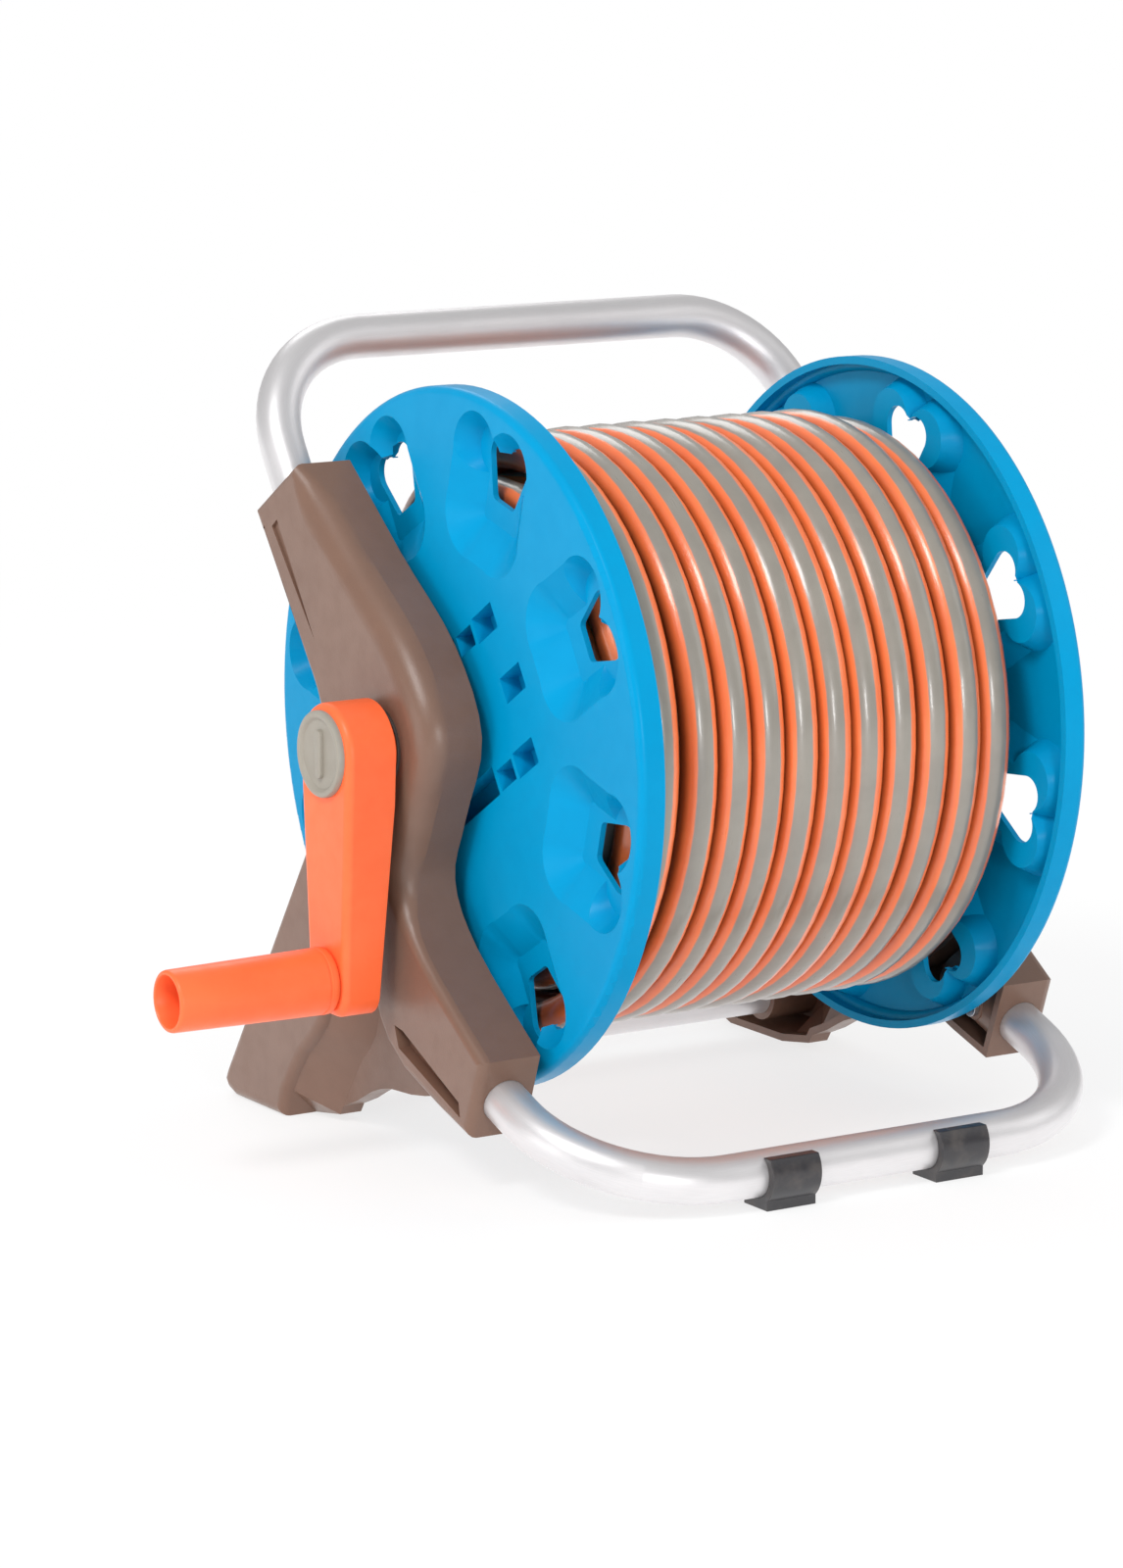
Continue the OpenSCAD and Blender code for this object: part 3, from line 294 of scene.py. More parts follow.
@dataclass(frozen=True)
class MouldedPlastic:
    """Injection-moulded plastic: a fine grain, slow colour drift and faint scuffs.

    Attributes:
        slot: Material slot of the record.
        colour: Main colour, 0 to 255.
        shade: Triple that it drifts to, 0 to 255.
        roughness: Middle roughness.
        grain: Grains per metre.
        depth: Depth of the grain in metres.
        scuffs: Share of scuffed surface, 0 to 1.
        specular: Strength of the reflection at right angles.
    """

    slot: str
    colour: Triple
    shade: Triple
    roughness: float = 0.4
    grain: float = 1400
    depth: float = 0.00004
    scuffs: float = 0.3
    specular: float = 0.5

    def build(self) -> bpy.types.Material:
        """Builds the material."""
        bench = Bench(self.slot)
        where = bench.place()
        drift = bench.noise(where, scale=16, detail=2).between(0.35, 0.7)
        mottle = bench.noise(where, scale=130, detail=4).between(0.3, 0.75)
        slanted = bench.place(scale=(1, 9, 1), turn=(0.6, 0.2, 0.4))
        scuff = bench.noise(slanted, scale=90, detail=5).between(0.62, 0.8) * self.scuffs
        main, shade = linear(self.colour), linear(self.shade)
        drifted = bench.mix(drift * 0.45 + mottle * 0.3, main, shade)
        grain = bench.noise(where, self.grain, detail=2)
        sink = bench.noise(where, scale=22, detail=1)
        fine = bench.bump(grain, self.depth)
        return bench.surface(
            Base_Color=bench.mix(scuff * 0.35, drifted, shaded(main, 0.75, white=0.2)),
            Roughness=self.roughness + mottle * 0.07 + scuff * 0.14,
            Specular_IOR_Level=self.specular,
            Normal=bench.bump(sink, depth=0.0006, strength=0.35, under=fine),
        )


@dataclass(frozen=True)
class DrawnTube:
    """Satin aluminium tube with the lengthwise streaks of drawing.

    Attributes:
        slot: Material slot of the record.
        colour: Metal colour, 0 to 255.
        roughness: Middle roughness.
    """

    slot: str
    colour: Triple = (218, 216, 217)
    roughness: float = 0.4

    def build(self) -> bpy.types.Material:
        """Builds the material; the streaks follow the piece's own run attribute."""
        bench = Bench(self.slot)
        streak = bench.noise(bench.run((5, 5, 14)), scale=9, detail=6, rough=0.7)
        cloud = bench.noise(bench.place(), scale=40).between(0.3, 0.75)
        metal = linear(self.colour)
        dulled = streak.between(0.35, 0.7) * 0.35 + cloud * 0.2
        return bench.surface(
            Base_Color=bench.mix(dulled, metal, shaded(metal, 0.8)),
            Metallic=0.72,
            Roughness=self.roughness + streak * 0.14 + cloud * 0.05 - 0.07,
            Normal=bench.bump(streak, depth=0.00002),
        )


@dataclass(frozen=True)
class PlatedSteel:
    """Zinc-plated steel of the screws, bolts and clips.

    Attributes:
        slot: Material slot of the record.
        colour: Metal colour, 0 to 255.
    """

    slot: str
    colour: Triple = (190, 191, 196)

    def build(self) -> bpy.types.Material:
        """Builds the material."""
        bench = Bench(self.slot)
        where = bench.place()
        cloud = bench.noise(where, scale=260, detail=4).between(0.3, 0.7)
        fine = bench.noise(where, scale=2600, detail=2)
        metal = linear(self.colour)
        return bench.surface(
            Base_Color=bench.mix(cloud * 0.5, metal, shaded(metal, 0.62)),
            Metallic=1.0,
            Roughness=0.28 + cloud * 0.16,
            Normal=bench.bump(fine, depth=0.00001),
        )


@dataclass(frozen=True)
class SoftRubber:
    """Black rubber with a dusty bloom.

    Attributes:
        slot: Material slot of the record.
        colour: Main colour, 0 to 255.
        roughness: Roughness without the bloom.
        dust: Colour of the bloom, 0 to 255.
    """

    slot: str
    colour: Triple = (25, 23, 29)
    roughness: float = 0.3
    dust: Triple = (84, 77, 72)

    def build(self) -> bpy.types.Material:
        """Builds the material."""
        bench = Bench(self.slot)
        where = bench.place()
        bloom = bench.noise(where, scale=120, detail=4).between(0.4, 0.75)
        grain = bench.noise(where, scale=1900, detail=2)
        return bench.surface(
            Base_Color=bench.mix(bloom * 0.5, linear(self.colour), linear(self.dust)),
            Roughness=self.roughness + bloom * 0.15,
            Specular_IOR_Level=0.7,
            Normal=bench.bump(grain, depth=0.00005),
        )


@dataclass(frozen=True)
class BandedHose:
    """Glossy PVC hose with two lengthwise grey bands on orange.

    Attributes:
        slot: Material slot of the record.
        orange: Ground colour, 0 to 255.
        orange_low: Colour that it drifts to.
        grey: Colour of the bands, 0 to 255.
        grey_low: Colour that they drift to.
        shadow: Painted shade, 0 to 255, for the side that lies on the layer below and the sides
            against the next turns.
        phase: Turn of the bands round the hose in radians.
        grey_share: Grey share of the way round.
        blur: Half width of a band's edge, as a step of the wave that draws the bands.
        sway: Span of the same wave by which the edges wander.
        ply: Threads of the braid per metre, in radians.
    """

    slot: str
    orange: Triple = (240, 120, 62)
    orange_low: Triple = (230, 102, 46)
    grey: Triple = (139, 134, 125)
    grey_low: Triple = (121, 116, 108)
    # Painted shade colour for the grooves between turns.
    shadow: Triple = (62, 26, 14)
    phase: float = -1.96
    grey_share: float = 0.3
    blur: float = 0.08
    sway: float = 0.3
    ply: float = 900.0

    def build(self) -> bpy.types.Material:
        """Builds the material; the bands follow the piece's own run attribute."""
        bench = Bench(self.slot)
        split = bench.add("ShaderNodeSeparateXYZ", [bench.run()])
        cos_a, sin_a, length = (Signal(bench, split.outputs[i]) for i in range(3))
        twice_sin = 2 * sin_a * cos_a
        twice_cos = cos_a * cos_a - sin_a * sin_a
        wave = twice_sin * math.cos(self.phase) + twice_cos * math.sin(self.phase)
        where = bench.place()
        slow = bench.noise(where, scale=9, detail=2)
        level = -math.cos(math.pi * self.grey_share)
        swayed = wave + (slow - 0.5) * self.sway
        band = swayed.between(level - self.blur, level + self.blur)
        # Painted shade: the colour darkens towards the sides of the hose, away from its outward
        # face, where the turns lie against each other.
        groove = 1 - cos_a.between(0.0, 0.8)
        cloud = bench.noise(where, scale=55).between(0.3, 0.7)
        deep = bench.mix(cloud * 0.5, linear(self.orange), linear(self.orange_low))
        stone = bench.mix(cloud * 0.5, linear(self.grey), linear(self.grey_low))
        banded = bench.mix(band, stone, deep)
        scrape = bench.noise(bench.run((3, 3, 30)), scale=4, detail=5, rough=0.65)
        weave_a = (cos_a * 7 + length * self.ply).math("SINE")
        weave_b = (sin_a * 7 - length * self.ply).math("SINE")
        weave = weave_a * weave_b * 0.5 + 0.5
        return bench.surface(
            Base_Color=bench.mix(groove * 0.75, banded, linear(self.shadow)),
            Roughness=0.22 + scrape * 0.14 + cloud * 0.05,
            Specular_IOR_Level=0.6,
            Coat_Weight=0.35 + cloud * 0.15,
            Coat_Roughness=0.15,
            Normal=bench.bump(weave * 0.4 + scrape, depth=0.00006),
        )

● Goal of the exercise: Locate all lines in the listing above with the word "follow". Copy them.

● Exercise result:
Continue the OpenSCAD and Blender code for this object: part 3, from line 294 of scene.py. More parts follow.
        """Builds the material; the streaks follow the piece's own run attribute."""
        """Builds the material; the bands follow the piece's own run attribute."""